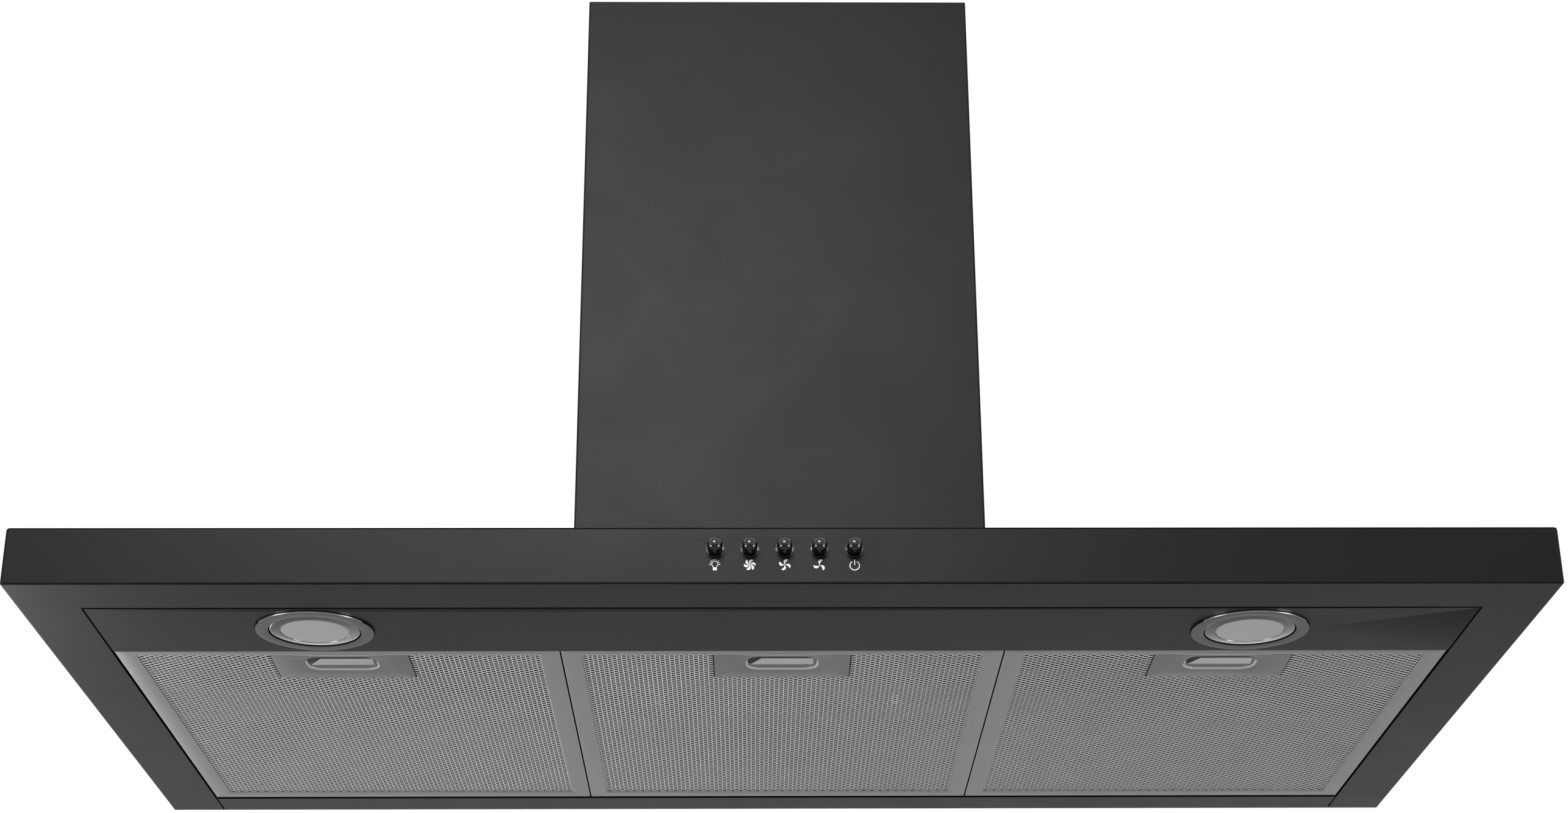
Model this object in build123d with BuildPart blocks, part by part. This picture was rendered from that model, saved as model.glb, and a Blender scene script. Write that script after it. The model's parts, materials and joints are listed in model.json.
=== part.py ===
from build123d import *
import math
import os

# Chimney range hood of the 900 mm class, which hangs on the wall above a cooker.
# Millimetres, +Z up. The origin lies on the wall plane, at the middle of the
# canopy's width and level with its underside. +X is to the right for someone
# who faces the hood, and the front looks along -Y.

os.makedirs("parts", exist_ok=True)

# ------------------------------------------------------------------ driving sizes

# sheet metal and the play that pieces are fitted with
sheet = 1.0
thin_sheet = 0.8
play = 0.3
sliding_play = 0.2
shaft_play = 0.05

# canopy
canopy_width = 900.0
canopy_depth = 495.0
canopy_height = 35.0
canopy_edge_radius = 2.0
canopy_fold_radius = 1.2
front_rail = 41.0
side_rail = 37.0
air_hole_margin_x = 28.0
air_hole_margin_y = 16.0

# base frame: lamp panel, side walls and rear strip in one pressing
lamp_panel_depth = 81.0
rear_strip = 31.0
panel_side_gap = 1.3
panel_front_gap = 2.0
frame_wall_height = 12.0
frame_foot = 15.0
catch_lip_height = 5.0
hook_lip_height = 3.5

# grease filters
filter_count = 3
filter_recess = 0.5
filter_height = 9.0
filter_rail = 12.0
filter_front_rail = 8.8
filter_side_gap = 1.2
filter_seam_gap = 1.0
filter_end_gap = 0.6
filter_rear_gap = 2.4
filter_roll_radius = 1.0
filter_tab_width = 22.0
filter_tab_reach = 6.3
filter_tab_spread = 170.0
net_thickness = 0.6
net_pitch_x = 20.8
net_pitch_y = 22.0
net_strand = 5.0

# filter latch
latch_plate_width = 85.0
latch_plate_depth = 46.0
latch_plate_height = 7.2
latch_corner_radius = 3.0
latch_slot_width = 43.0
latch_slot_depth = 24.0
latch_slot_radius = 8.0
latch_slot_setback = 4.5
latch_travel = 5.0
slider_width = 52.0
leaf_spring_room = 4.7
slider_thickness = 2.2
ridge_width = 39.0
ridge_depth = 3.0
ridge_drop = 0.9
ridge_setback = 11.0
tongue_width = 12.0
tongue_thickness = 1.6
leaf_spring_width = 30.0
leaf_spring_thickness = 0.4
leaf_spring_height = 1.6

# lamps
lamp_spacing = 564.0
lamp_setback = 82.0
lamp_bezel_radius = 35.8
lamp_bezel_bore = 27.6
lamp_bezel_flange = 1.0
lamp_bezel_bevel = 0.5
lamp_barrel_radius = 31.0
lamp_barrel_wall = 1.2
lamp_barrel_height = 9.0
lamp_glass_radius = 20.5
lamp_glass_thickness = 3.0
lamp_glass_recess = 0.2
lamp_trim_radius = 27.1
lamp_trim_rise = 0.4
lamp_can_height = 15.0
lamp_clip_width = 10.0
lamp_clip_reach = 13.0
lamp_clip_toe = 4.5
lamp_clip_rise = 10.0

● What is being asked
Set down the listing above in full, please, exactly as it appears.

● Answer to the exercise
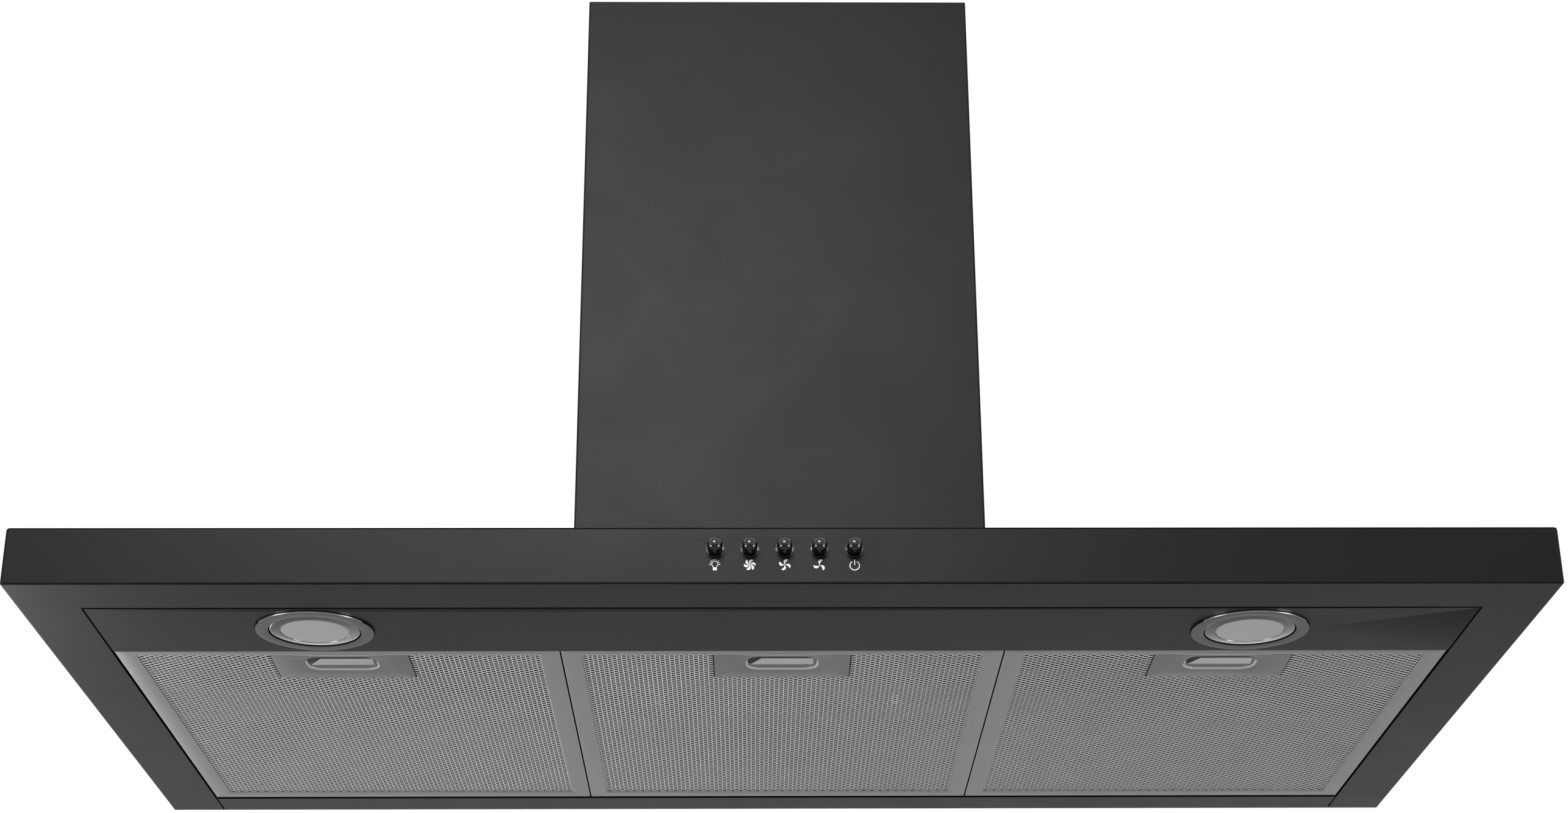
Model this object in build123d with BuildPart blocks, part by part. This picture was rendered from that model, saved as model.glb, and a Blender scene script. Write that script after it. The model's parts, materials and joints are listed in model.json.
=== part.py ===
from build123d import *
import math
import os

# Chimney range hood of the 900 mm class, which hangs on the wall above a cooker.
# Millimetres, +Z up. The origin lies on the wall plane, at the middle of the
# canopy's width and level with its underside. +X is to the right for someone
# who faces the hood, and the front looks along -Y.

os.makedirs("parts", exist_ok=True)

# ------------------------------------------------------------------ driving sizes

# sheet metal and the play that pieces are fitted with
sheet = 1.0
thin_sheet = 0.8
play = 0.3
sliding_play = 0.2
shaft_play = 0.05

# canopy
canopy_width = 900.0
canopy_depth = 495.0
canopy_height = 35.0
canopy_edge_radius = 2.0
canopy_fold_radius = 1.2
front_rail = 41.0
side_rail = 37.0
air_hole_margin_x = 28.0
air_hole_margin_y = 16.0

# base frame: lamp panel, side walls and rear strip in one pressing
lamp_panel_depth = 81.0
rear_strip = 31.0
panel_side_gap = 1.3
panel_front_gap = 2.0
frame_wall_height = 12.0
frame_foot = 15.0
catch_lip_height = 5.0
hook_lip_height = 3.5

# grease filters
filter_count = 3
filter_recess = 0.5
filter_height = 9.0
filter_rail = 12.0
filter_front_rail = 8.8
filter_side_gap = 1.2
filter_seam_gap = 1.0
filter_end_gap = 0.6
filter_rear_gap = 2.4
filter_roll_radius = 1.0
filter_tab_width = 22.0
filter_tab_reach = 6.3
filter_tab_spread = 170.0
net_thickness = 0.6
net_pitch_x = 20.8
net_pitch_y = 22.0
net_strand = 5.0

# filter latch
latch_plate_width = 85.0
latch_plate_depth = 46.0
latch_plate_height = 7.2
latch_corner_radius = 3.0
latch_slot_width = 43.0
latch_slot_depth = 24.0
latch_slot_radius = 8.0
latch_slot_setback = 4.5
latch_travel = 5.0
slider_width = 52.0
leaf_spring_room = 4.7
slider_thickness = 2.2
ridge_width = 39.0
ridge_depth = 3.0
ridge_drop = 0.9
ridge_setback = 11.0
tongue_width = 12.0
tongue_thickness = 1.6
leaf_spring_width = 30.0
leaf_spring_thickness = 0.4
leaf_spring_height = 1.6

# lamps
lamp_spacing = 564.0
lamp_setback = 82.0
lamp_bezel_radius = 35.8
lamp_bezel_bore = 27.6
lamp_bezel_flange = 1.0
lamp_bezel_bevel = 0.5
lamp_barrel_radius = 31.0
lamp_barrel_wall = 1.2
lamp_barrel_height = 9.0
lamp_glass_radius = 20.5
lamp_glass_thickness = 3.0
lamp_glass_recess = 0.2
lamp_trim_radius = 27.1
lamp_trim_rise = 0.4
lamp_can_height = 15.0
lamp_clip_width = 10.0
lamp_clip_reach = 13.0
lamp_clip_toe = 4.5
lamp_clip_rise = 10.0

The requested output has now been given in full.